Neutral silicon vacancy centers in undoped diamond via surface control

TL;DR

This paper presents a surface chemistry method to stabilize neutral silicon vacancy centers in undoped diamond, enabling scalable quantum technologies without the need for high-purity boron-doped diamond.

Contribution

It introduces a surface control technique using chemical processing and hydrogen annealing to achieve stable SiV0 centers in undoped diamond, bypassing the need for boron doping.

Findings

Achieved reversible charge state tuning of SiV centers

Demonstrated optically detected magnetic resonance in SiV0

Enabled stable optical properties in undoped diamond

Abstract

Neutral silicon vacancy centers (SiV0) in diamond are promising candidates for quantum networks because of their long spin coherence times and stable, narrow optical transitions. However, stabilizing SiV0 requires high purity, boron doped diamond, which is not a readily available material. Here, we demonstrate an alternative approach via chemical control of the diamond surface.
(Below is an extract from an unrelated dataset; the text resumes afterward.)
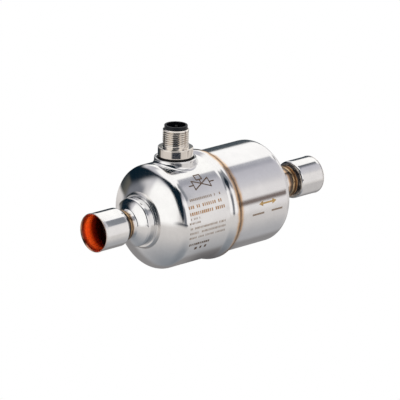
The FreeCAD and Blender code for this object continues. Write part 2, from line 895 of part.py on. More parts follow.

We use low-damage chemical processing and annealing in a hydrogen environment to realize reversible and highly stable charge state tuning in undoped diamond. The resulting SiV0 centers display optically detected magnetic resonance and bulk-like optical properties. Controlling the charge state tuning via surface termination offers a route for scalable technologies based on SiV0 centers, as well as charge state engineering of other defects.